[Structured object records]:
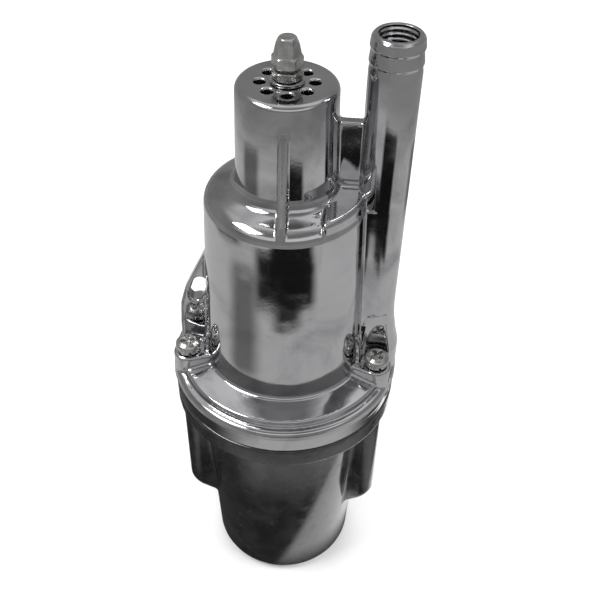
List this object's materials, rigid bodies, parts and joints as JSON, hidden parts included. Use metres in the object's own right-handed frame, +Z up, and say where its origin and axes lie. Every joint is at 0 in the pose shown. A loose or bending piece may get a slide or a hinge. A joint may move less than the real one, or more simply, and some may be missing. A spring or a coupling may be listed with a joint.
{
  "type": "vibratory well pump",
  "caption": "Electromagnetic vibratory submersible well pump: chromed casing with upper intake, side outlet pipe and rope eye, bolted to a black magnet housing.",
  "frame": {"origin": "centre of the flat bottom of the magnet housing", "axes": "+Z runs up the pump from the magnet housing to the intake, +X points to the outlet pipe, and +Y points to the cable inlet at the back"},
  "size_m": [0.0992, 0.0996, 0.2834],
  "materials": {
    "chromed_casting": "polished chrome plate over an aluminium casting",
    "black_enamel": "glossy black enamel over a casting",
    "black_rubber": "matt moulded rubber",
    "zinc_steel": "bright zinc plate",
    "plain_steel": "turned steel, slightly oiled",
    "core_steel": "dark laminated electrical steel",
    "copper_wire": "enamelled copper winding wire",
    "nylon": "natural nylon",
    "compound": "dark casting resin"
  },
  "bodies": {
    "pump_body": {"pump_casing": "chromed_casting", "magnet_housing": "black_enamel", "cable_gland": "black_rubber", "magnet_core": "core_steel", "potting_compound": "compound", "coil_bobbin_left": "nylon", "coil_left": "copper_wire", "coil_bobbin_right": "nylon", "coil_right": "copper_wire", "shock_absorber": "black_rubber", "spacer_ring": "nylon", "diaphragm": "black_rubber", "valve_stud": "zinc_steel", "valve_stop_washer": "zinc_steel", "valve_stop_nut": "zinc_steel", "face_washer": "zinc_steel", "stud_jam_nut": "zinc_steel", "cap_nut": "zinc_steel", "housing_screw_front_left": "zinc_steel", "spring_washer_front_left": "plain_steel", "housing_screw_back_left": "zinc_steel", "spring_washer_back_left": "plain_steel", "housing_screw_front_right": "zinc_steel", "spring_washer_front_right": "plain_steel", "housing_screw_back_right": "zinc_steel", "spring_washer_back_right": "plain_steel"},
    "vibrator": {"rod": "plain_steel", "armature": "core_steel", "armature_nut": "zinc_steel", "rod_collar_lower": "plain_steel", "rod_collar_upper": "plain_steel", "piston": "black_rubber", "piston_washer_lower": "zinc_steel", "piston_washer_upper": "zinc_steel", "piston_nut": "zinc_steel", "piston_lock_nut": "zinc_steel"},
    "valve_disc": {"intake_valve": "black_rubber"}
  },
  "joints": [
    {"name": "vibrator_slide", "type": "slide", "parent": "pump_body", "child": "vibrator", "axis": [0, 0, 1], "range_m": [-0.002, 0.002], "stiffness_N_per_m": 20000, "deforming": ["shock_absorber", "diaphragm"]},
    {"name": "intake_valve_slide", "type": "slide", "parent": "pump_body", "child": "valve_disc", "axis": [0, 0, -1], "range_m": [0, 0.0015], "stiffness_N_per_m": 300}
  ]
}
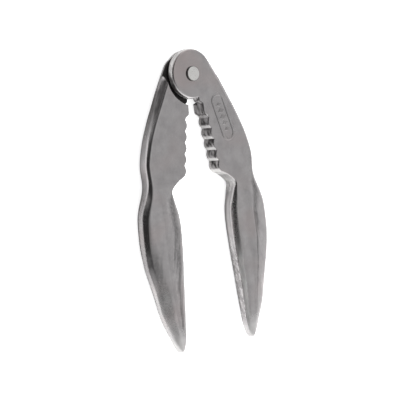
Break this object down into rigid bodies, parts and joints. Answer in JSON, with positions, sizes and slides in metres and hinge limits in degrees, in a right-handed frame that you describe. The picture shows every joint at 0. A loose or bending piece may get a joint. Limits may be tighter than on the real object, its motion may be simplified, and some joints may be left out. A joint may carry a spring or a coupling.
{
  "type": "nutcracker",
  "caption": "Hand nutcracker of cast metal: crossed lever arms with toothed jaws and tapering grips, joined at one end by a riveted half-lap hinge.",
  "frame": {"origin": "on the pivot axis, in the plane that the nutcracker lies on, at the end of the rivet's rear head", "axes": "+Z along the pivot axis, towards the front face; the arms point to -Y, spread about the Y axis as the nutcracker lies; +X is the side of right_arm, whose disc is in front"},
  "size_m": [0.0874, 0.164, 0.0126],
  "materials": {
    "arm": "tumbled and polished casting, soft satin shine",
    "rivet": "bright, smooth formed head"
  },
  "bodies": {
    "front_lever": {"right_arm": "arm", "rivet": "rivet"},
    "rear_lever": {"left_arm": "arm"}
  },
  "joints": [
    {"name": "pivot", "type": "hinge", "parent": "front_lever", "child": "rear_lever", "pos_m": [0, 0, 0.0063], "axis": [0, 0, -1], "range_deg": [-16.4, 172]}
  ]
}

[Exercise objective]: Copy all lines from the entries that contain the word "origin".

[Reply]:
List this object's materials, rigid bodies, parts and joints as JSON, hidden parts included. Use metres in the object's own right-handed frame, +Z up, and say where its origin and axes lie. Every joint is at 0 in the pose shown. A loose or bending piece may get a slide or a hinge. A joint may move less than the real one, or more simply, and some may be missing. A spring or a coupling may be listed with a joint.
  "frame": {"origin": "centre of the flat bottom of the magnet housing", "axes": "+Z runs up the pump from the magnet housing to the intake, +X points to the outlet pipe, and +Y points to the cable inlet at the back"},
  "frame": {"origin": "on the pivot axis, in the plane that the nutcracker lies on, at the end of the rivet's rear head", "axes": "+Z along the pivot axis, towards the front face; the arms point to -Y, spread about the Y axis as the nutcracker lies; +X is the side of right_arm, whose disc is in front"},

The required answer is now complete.